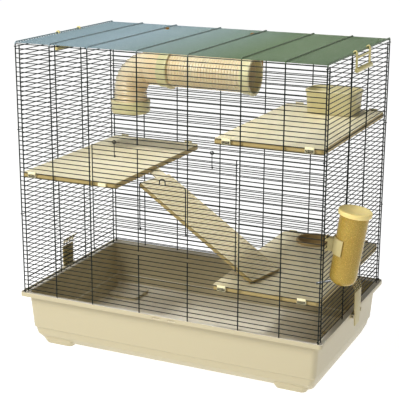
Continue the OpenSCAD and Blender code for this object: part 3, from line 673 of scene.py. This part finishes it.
# White silicone rubber: matt, with next to no grain.
soft_rubber = surface("white_silicone_rubber", "#dcd8c8", "#ece8da", 0.0008, 0.55, 0.15)
# The seal, spout, ball and bracket keep their CAD shapes.
dressed("bottle_seal", soft_rubber)
dressed("bottle_spout", drawn_steel)
dressed("spout_ball", drawn_steel)
dressed("bottle_holder", clip_beige)

# ---- Studio ----
# A plain pale floor that is lit from inside, a white sky, one soft box from the left front and
# one soft spot from above.
bpy.ops.object.select_all(action="DESELECT")
bpy.ops.mesh.primitive_plane_add(size=160, location=(0, 0, 0))
floor = bpy.context.object
floor.name = "floor"
# Lit acrylic: its own light makes it white, so that lamps and shadows hardly change it.
floor_glow = 0.91
floor.data.materials.append(surface(
    "lit_white_acrylic", "#8a8a88", "#8e8e8c", 0.02, 0.9, 0.0,
    Emission_Color=linear("#ffffff"), Emission_Strength=floor_glow))
# The sky is plain white to look at, and gives a third of that as light.
sky_light = 0.35
world = bpy.data.worlds.new("studio")
world.use_nodes = True
sky = world.node_tree.nodes["Background"]
sky.inputs["Color"].default_value = linear("#ffffff")
looked_at = world.node_tree.nodes.new("ShaderNodeLightPath")
strength = world.node_tree.nodes.new("ShaderNodeMapRange")
strength.inputs["To Min"].default_value = sky_light
world.node_tree.links.new(looked_at.outputs["Is Camera Ray"], strength.inputs["Value"])
world.node_tree.links.new(strength.outputs["Result"], sky.inputs["Strength"])
bpy.context.scene.world = world
bpy.context.scene.view_settings.view_transform = "Standard"
bpy.context.scene.view_settings.gamma = 0.82
key_data = bpy.data.lights.new("key", "AREA")
key_data.size = 1.6
key_data.energy = 82
top_data = bpy.data.lights.new("top", "SPOT")
top_data.spot_size = math.radians(30)
top_data.spot_blend = 0.6
top_data.shadow_soft_size = 0.25
top_data.energy = 190
for lamp_data, place, turn in ((key_data, (-1.0, -2.4, 2.6), (47.3, 0, -22.6)),
                               (top_data, (-0.1, -0.15, 3.3), (3, 0, 0))):
    lamp = bpy.data.objects.new(lamp_data.name, lamp_data)
    lamp.location = place
    lamp.rotation_euler = [math.radians(a) for a in turn]
    bpy.context.scene.collection.objects.link(lamp)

[Request]
Set every line of the listing down word for word.

[Solution to the exercise]
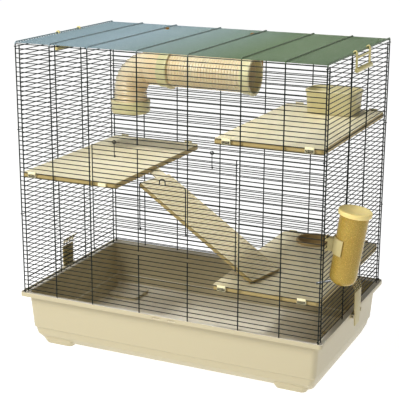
Continue the OpenSCAD and Blender code for this object: part 3, from line 673 of scene.py. This part finishes it.
# White silicone rubber: matt, with next to no grain.
soft_rubber = surface("white_silicone_rubber", "#dcd8c8", "#ece8da", 0.0008, 0.55, 0.15)
# The seal, spout, ball and bracket keep their CAD shapes.
dressed("bottle_seal", soft_rubber)
dressed("bottle_spout", drawn_steel)
dressed("spout_ball", drawn_steel)
dressed("bottle_holder", clip_beige)

# ---- Studio ----
# A plain pale floor that is lit from inside, a white sky, one soft box from the left front and
# one soft spot from above.
bpy.ops.object.select_all(action="DESELECT")
bpy.ops.mesh.primitive_plane_add(size=160, location=(0, 0, 0))
floor = bpy.context.object
floor.name = "floor"
# Lit acrylic: its own light makes it white, so that lamps and shadows hardly change it.
floor_glow = 0.91
floor.data.materials.append(surface(
    "lit_white_acrylic", "#8a8a88", "#8e8e8c", 0.02, 0.9, 0.0,
    Emission_Color=linear("#ffffff"), Emission_Strength=floor_glow))
# The sky is plain white to look at, and gives a third of that as light.
sky_light = 0.35
world = bpy.data.worlds.new("studio")
world.use_nodes = True
sky = world.node_tree.nodes["Background"]
sky.inputs["Color"].default_value = linear("#ffffff")
looked_at = world.node_tree.nodes.new("ShaderNodeLightPath")
strength = world.node_tree.nodes.new("ShaderNodeMapRange")
strength.inputs["To Min"].default_value = sky_light
world.node_tree.links.new(looked_at.outputs["Is Camera Ray"], strength.inputs["Value"])
world.node_tree.links.new(strength.outputs["Result"], sky.inputs["Strength"])
bpy.context.scene.world = world
bpy.context.scene.view_settings.view_transform = "Standard"
bpy.context.scene.view_settings.gamma = 0.82
key_data = bpy.data.lights.new("key", "AREA")
key_data.size = 1.6
key_data.energy = 82
top_data = bpy.data.lights.new("top", "SPOT")
top_data.spot_size = math.radians(30)
top_data.spot_blend = 0.6
top_data.shadow_soft_size = 0.25
top_data.energy = 190
for lamp_data, place, turn in ((key_data, (-1.0, -2.4, 2.6), (47.3, 0, -22.6)),
                               (top_data, (-0.1, -0.15, 3.3), (3, 0, 0))):
    lamp = bpy.data.objects.new(lamp_data.name, lamp_data)
    lamp.location = place
    lamp.rotation_euler = [math.radians(a) for a in turn]
    bpy.context.scene.collection.objects.link(lamp)